## INFORMATION SUPPLIED
-- -- --

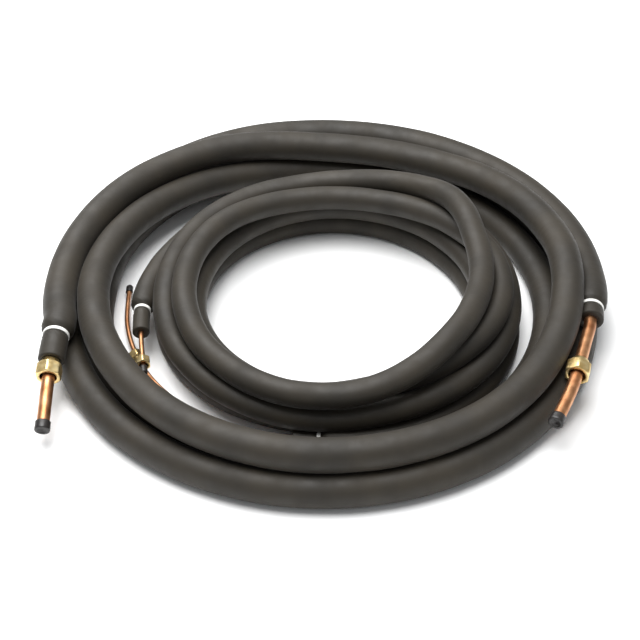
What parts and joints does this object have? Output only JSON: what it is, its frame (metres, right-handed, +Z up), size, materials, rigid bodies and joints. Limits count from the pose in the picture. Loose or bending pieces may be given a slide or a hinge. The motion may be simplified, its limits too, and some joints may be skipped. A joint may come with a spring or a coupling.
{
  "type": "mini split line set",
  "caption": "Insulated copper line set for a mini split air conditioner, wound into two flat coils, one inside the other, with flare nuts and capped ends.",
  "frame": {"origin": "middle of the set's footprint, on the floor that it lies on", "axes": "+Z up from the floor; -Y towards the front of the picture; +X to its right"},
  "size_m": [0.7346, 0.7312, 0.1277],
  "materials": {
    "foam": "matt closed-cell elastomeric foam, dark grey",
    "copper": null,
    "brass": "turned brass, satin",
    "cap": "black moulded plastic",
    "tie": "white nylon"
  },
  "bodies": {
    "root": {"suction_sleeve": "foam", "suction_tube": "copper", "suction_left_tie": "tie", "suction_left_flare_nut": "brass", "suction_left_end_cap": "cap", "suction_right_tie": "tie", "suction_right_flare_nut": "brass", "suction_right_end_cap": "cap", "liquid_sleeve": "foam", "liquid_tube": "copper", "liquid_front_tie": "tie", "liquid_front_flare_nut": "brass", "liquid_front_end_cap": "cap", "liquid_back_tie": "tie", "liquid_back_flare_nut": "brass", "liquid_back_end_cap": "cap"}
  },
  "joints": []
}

-- -- --

## TO BE DONE
Return the material in full, exactly as shown.

## SOLVED EXERCISE
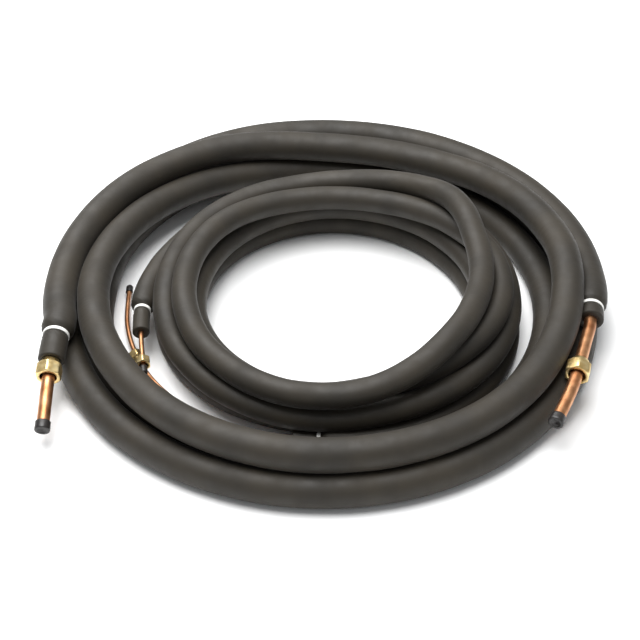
What parts and joints does this object have? Output only JSON: what it is, its frame (metres, right-handed, +Z up), size, materials, rigid bodies and joints. Limits count from the pose in the picture. Loose or bending pieces may be given a slide or a hinge. The motion may be simplified, its limits too, and some joints may be skipped. A joint may come with a spring or a coupling.
{
  "type": "mini split line set",
  "caption": "Insulated copper line set for a mini split air conditioner, wound into two flat coils, one inside the other, with flare nuts and capped ends.",
  "frame": {"origin": "middle of the set's footprint, on the floor that it lies on", "axes": "+Z up from the floor; -Y towards the front of the picture; +X to its right"},
  "size_m": [0.7346, 0.7312, 0.1277],
  "materials": {
    "foam": "matt closed-cell elastomeric foam, dark grey",
    "copper": null,
    "brass": "turned brass, satin",
    "cap": "black moulded plastic",
    "tie": "white nylon"
  },
  "bodies": {
    "root": {"suction_sleeve": "foam", "suction_tube": "copper", "suction_left_tie": "tie", "suction_left_flare_nut": "brass", "suction_left_end_cap": "cap", "suction_right_tie": "tie", "suction_right_flare_nut": "brass", "suction_right_end_cap": "cap", "liquid_sleeve": "foam", "liquid_tube": "copper", "liquid_front_tie": "tie", "liquid_front_flare_nut": "brass", "liquid_front_end_cap": "cap", "liquid_back_tie": "tie", "liquid_back_flare_nut": "brass", "liquid_back_end_cap": "cap"}
  },
  "joints": []
}